MesosExecutor allows you to schedule airflow tasks on a Mesos cluster. For this to work, you need a running mesos cluster and perform following steps -

  1. Install airflow on a machine where webserver and scheduler will run, let's refer this as Airflow server.
  2. On Airflow server, install mesos python eggs from mesos downloads.
  3. On Airflow server, use a database which can be accessed from mesos slave machines, for example mysql, and configure in airflow.cfg.
  4. Change your airflow.cfg to point executor parameter to MesosExecutor and provide related Mesos settings.
  5. On all mesos slaves, install airflow.

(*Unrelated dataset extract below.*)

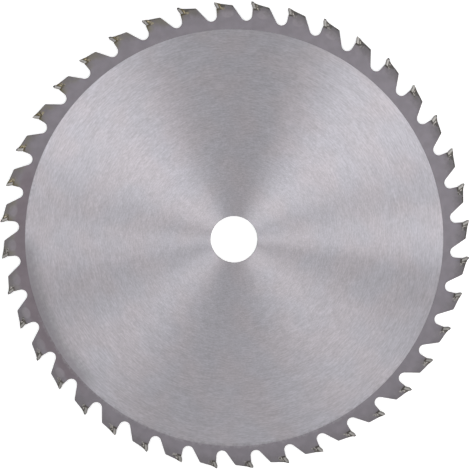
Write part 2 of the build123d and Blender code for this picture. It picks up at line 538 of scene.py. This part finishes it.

Copy the airflow.cfg from Airflow server (so that it uses same sql alchemy connection).
  6. On all mesos slaves, run
airflow serve_logs

for serving logs.

  1. On Airflow server, run
airflow scheduler -p

to start processing DAGs and scheduling them on mesos. We need -p parameter to pickle the DAGs.

You can now see the airflow framework and corresponding tasks in mesos UI. The logs for airflow tasks can be seen in airflow UI as usual.

For more information about mesos, refer mesos documentation. For any queries/bugs on MesosExecutor, please contact @kapil-malik.

Integration with systemd

Airflow can integrate with systemd based systems. This makes watching your daemons easy as systemd can take care restarting a daemon on failure. In the scripts/systemd directory you can find unit files that have been tested on Redhat based systems. You can copy those /usr/lib/systemd/system. It is assumed that Airflow will run under airflow:airflow. If not (or if you are running on a non Redhat based system) you probably need adjust the unit files.

Environment configuration is picked up from /etc/sysconfig/airflow. An example file is supplied

. Make sure to specify the SCHEDULER_RUNS variable in this file when you run the schduler. You can also define here, for example, AIRFLOW_HOME or AIRFLOW_CONFIG.